Hi there,
I’m relatively new to TW and had a really basic question to ask. I remember seeing elsewhere that a lot of tags in a TW file significantly impacts performance. What is the workaround to this? Should I use filters instead of tags if I were to have a large number of tag-like references to tiddlers? Please could I be pointed to an example where the alternative method is used in place of tags? Thanks.
Please link to that info, there must have been a reason. tiddlywiki.com has 343 tags. 268 of them also exist as real tiddlers. It contains about 1400 content tiddlers … Does the site feel slow for you?
TW is optimized, to be used with tags. The most powerful tools exist to be used with tags. That’s why they are used a lot. …
IMO it’s not tags, that make TW slow. It’s filters used with tags in the wrong way. But this only happens if you have something that can be used wrong. … right?
So I think you are “prematurely optimizing” something that doesn’t exist.
- What are you trying to achieve with your wiki?
- Which content should it contain?
- How many tiddlers do you expext in eg: 6 months
If you provide us with that info, we may be able to tell you some of our experiences…
In the meantime
have fun!
mario
I had performance problems with the tag filter
with 30k tiddlers. But not with tags themselves. I ended up using the search
filter. Then I was able to use 60k tiddlers. As it was explained, the problem ironically came from the tag
optimization in the core.
I haven’t heard of anyone having problems with too many tags.
Hi Mark, could you open an issue at GitHub with some links to the discussions?
I don’t know if there is a performance problem with lots of tags or not, but I personally find tags really visually disruptive (they distract me from the content and title of the tiddler, which is what I care about most, and interrupt the visual flow of the story river.) My solution was to only have one tag and to instead put everything I would use a tag for into a field.

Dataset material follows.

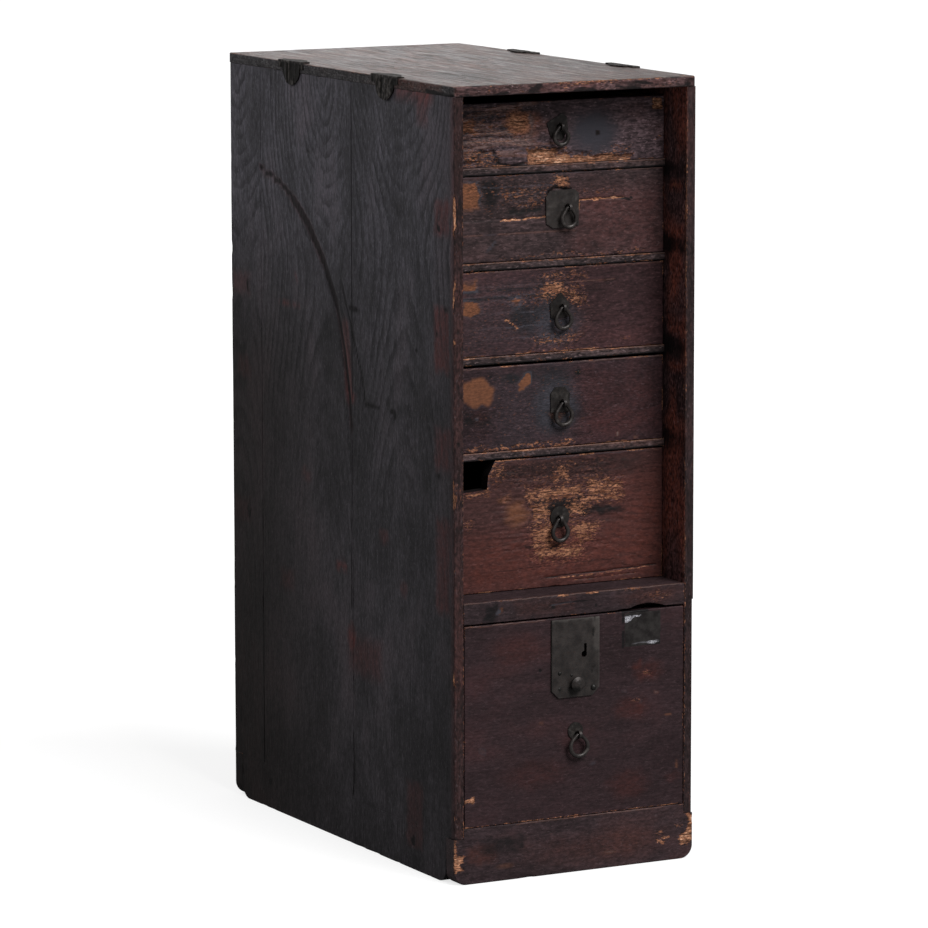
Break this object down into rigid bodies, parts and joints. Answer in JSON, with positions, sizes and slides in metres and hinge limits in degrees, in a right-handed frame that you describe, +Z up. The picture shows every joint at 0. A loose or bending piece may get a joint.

What is that one tag? It is “Working.” This tag indicates the tiddler is incomplete or still being worked on. For example, I may have the title and text of the tiddler written, but might be missing important field information. I would mark that tiddler with the tag “Working” to indicate it’s unfinished. The one tag makes it easy to come back and work on the wiki again later. It’s also sensible since the tag is disruptive to me, and I think that having a warning on the top of incomplete tiddlers is helpful.
Examples of how I use fields instead of tags is to do things: classifying the type of tiddler (such as “source,” “passage,” etc.), noting the topic category (if any) of the tiddler (“poem,” “short story,” “latin,” etc.), and tracking the citekey for my bibliography. I may quit doing this, bibliography management is time-consuming, and I’m not sure I need it.
I’m still a new user, so take this with a grain of salt.
I might be the source for the idea that tags slow things down. I have had bad experiences with even relatively small files slowing down.
But to be fair, it is not the tags themselves that cause the slowdown, so much as the complicated list filters I was using years ago in view templates and indexes. One example from a few years ago is this: Gospels Bubbles —
Also note that my problems were years ago, and I understand they have done a lot to optimize tags performance since then.
So, if you heard it from me, don’t take it too seriously. Most people have found tags not to be a problem.
not to contradict pmario, but in the special circumstance that you are using an ios browser or using safari on mac (latest versions as of today) AND you are using section editor/streams you may experience lag when editing a section/stream even with just the normal sidebar recent tiddlers tab open (you can test this with the default tiddlywiki and install streams or section editor)
this is safari/webkit-specific it seems (and seems to involve tags+filters). but while safari desktop users may be a minority, ios users are forced by apple policy to use webkit-based browsers. most users on the forum have historically been desktop non-safari users, so there is a bit of unintentional bias in exposure to this particular issue
workarounds on ios: close the sidebar (i normally autoclose mine, but even keeping it open and just setting it to the “open” tab instead of the “recent” tab helps a lot) and minimise use of other filters that display on screen (i have tabs similar to the sidebar recent tiddlers tab, but i close them in normal use)
workaround on mac: use firefox or chrome instead of safari, or do the same as for ios (close sidebar etc)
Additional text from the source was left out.